The simulation involved four fictional political campaigns, each pushing wildly different ideologies. Sophos fed user profiles—constructed from public domain and social media-style prompts—into large language models and generated 20 individualised emails. Each one was written to subtly nudge the reader toward a campaign’s cause, often without a single outright lie. “AI doesn’t need to lie to manipulate you,” Gelman says. “It just needs to tell you exactly what you want to hear.”
This isn’t just about bad emails. Gelman warns that in the hands of someone with even modest technical skill, today’s generative tools can mimic grassroots political movements, generate supporter communities, and mislead voters through deepfakes and fake endorsements—all while staying under the radar. “It’s the perfect storm,” he adds. “We’re more connected, more data-rich, and more algorithmically influenced than ever before. Generative AI just ties it all together.”
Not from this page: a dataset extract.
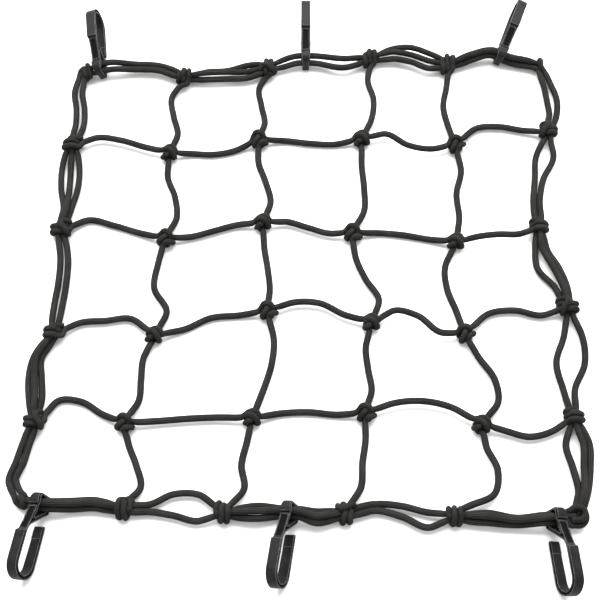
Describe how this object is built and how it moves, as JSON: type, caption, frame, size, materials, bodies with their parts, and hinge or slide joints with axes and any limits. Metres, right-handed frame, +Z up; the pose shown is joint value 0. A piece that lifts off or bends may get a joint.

If this sounds like something that could happen in your backyard—it already has. Singapore’s recent brush with deepfake scams involving top politicians was only a taste. In the Philippines, where mid-term elections are fast approaching, the risk is arguably higher due to the country’s active social media landscape and fragmented digital literacy.
So what do we do about it? Gelman is clear: there’s no silver bullet. “It’s going to take a mix of better AI-generated content classifiers, improved public education, and tighter policy regulations. People need to become more aware of how they’re being influenced—not just by what they see, but by how it’s being tailored for them.”
He also warns against complacency. While AI can improve lives and drive innovation, the same tools can deepen ideological divides and erode trust in institutions if left unchecked. “The scary part,” Gelman says, “isn’t that AI is good at lying. It’s that it’s great at telling half-truths you want to believe.”
After the interview, I sat with the thought that maybe the next election won’t be decided by policy debates, but by who has the more convincing algorithm. What a scary thought. Are we doomed? Rational thought and a clear understanding of the liberal arts may be the way out of this pitfall.